2. Payments on the Bank's Loan to Cubana.— In arranging for the bank's $300,000 loan to Cubana and making the payments in question petitioner was motivated by considerations similar to those pertaining to his own $40,000 loan. However, the matter arises in a more complicated context by reason of the interposition of Panfield as a guarantor. Petitioner advances a number of alternative theories in support of his claimed right to deduct the payments in question, under section 162 (business expense), section 165 (loss), and section 166 (business bad debt).

Thus, he argues that Panfield was merely an accommodation guarantor and that he was the ‘true’ guarantor with the result that when he made the payments he became subrogated to the bank's rights against Cubana which became worthless in his hands as a business bad debt under section 166. If we could accept petitioner's major premise, we would have no difficulty in approving his conclusion. For, if he were to be treated as the guarantor, the deductibility of the worthless subrogated debt would depend merely upon whether it was proximately related to his trade or business, Putnam v. Commissioner, 352 U.S. 82, and we would reach the same result here in respect thereof that we did in connection with petitioner's personal loan of $40,000 to Cubana. The difficulty with this theory, however, is that petitioner was not in fact the guarantor of the loan because the bank had no legal recourse against petitioner to compel payment. Consequently, petitioner did not become subrogated to the bank's claim against Cubana so as to furnish the basis for a debt which became worthless in his hands. In the absence of a worthless debt in petitioner's hands section 166 is inapplicable.

Nevertheless, we agree with petitioner's contention that he is entitled to the deductions in issue under section 162(a), as ordinary and necessary expenses incurred in carrying on his trade or business as an investment banker. For the same reasons already outlined in connection with petitioner's own $40,000 advances to Cubana, he also arranged the $300,000 bank loan with Panfield as guarantor and in effect agreed with his brother Robbins (the only other stockholder in Panfield) that he would personally pay any amounts that Panfield might be called upon to pay under its guaranty. The bank would not have made the loan solely upon Panfield's guaranty; it knew petitioner and his reputation for integrity in the business community and it looked to him to see that the loan would be repaid, notwithstanding the absence of any legal liability to the bank in this respect.

When the default occurred petitioner voluntarily made the payments called for under the guaranty. In thus making these payments petitioner was protecting his reputation for integrity in the financial world. The mere fact that they were voluntary vis-a-vis the bank does not deprive them of their character as ordinary and necessary business expenses. James L. Lohrke, 48 T.C. 679; C. Doris H. Pepper, 36 T.C. 886, acq. 1962-1 C.B. 4; Charles J. Dinardo, 22 T.C. 430. It is sufficient that they grew out of an arrangement between petitioner and the bank that was entered into to protect petitioner's business as an investment banker. Accordingly, we think that these payments were proximately related to his business as an investment banker and that they qualify as ordinary and necessary business expenses.
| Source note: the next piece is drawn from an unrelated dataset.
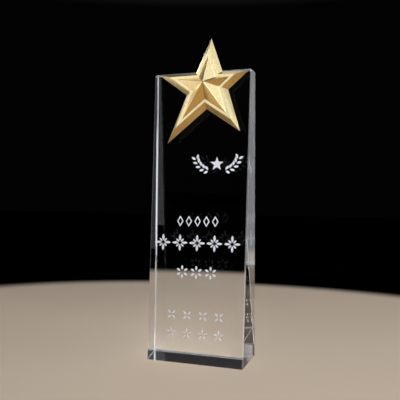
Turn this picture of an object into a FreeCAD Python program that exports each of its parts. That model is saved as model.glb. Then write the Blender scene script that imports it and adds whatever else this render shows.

In arguing against this conclusion the Government takes the position that petitioner's payments were merely capital contributions to Panfield, citing Leo Perlman, 27 T.C. 755, affirmed 252 F.2d 890 (C.A. 2). In our view cases like Perlman are distinguishable, and the Government's attempt to apply the results in those cases to the present situation is based upon a faulty understanding of the problems. In Perlman the stockholder-creditor canceled the indebtedness of his corporation solely to strengthen its financial position. Such a purpose clearly indicates a contribution to capital since the cancellation was not proximately related to the taxpayer's own business. This is not the case here. We have already pointed out that petitioner's payments on the Cubana loan to the bank were proximately related to his investment banking business. Furthermore, it was never intended as between petitioner and Robbins that Panfield would ever be financially disadvantaged as a result of Cubana's default. In carrying out that understanding he was hardly making any capital contribution to Panfield. We hold that in the unusual circumstances of this case there was no contribution to capital, and that the payments in issue are deductible as business expenses. Accordingly, we do not consider any further alternative contentions of petitioner based upon section 165.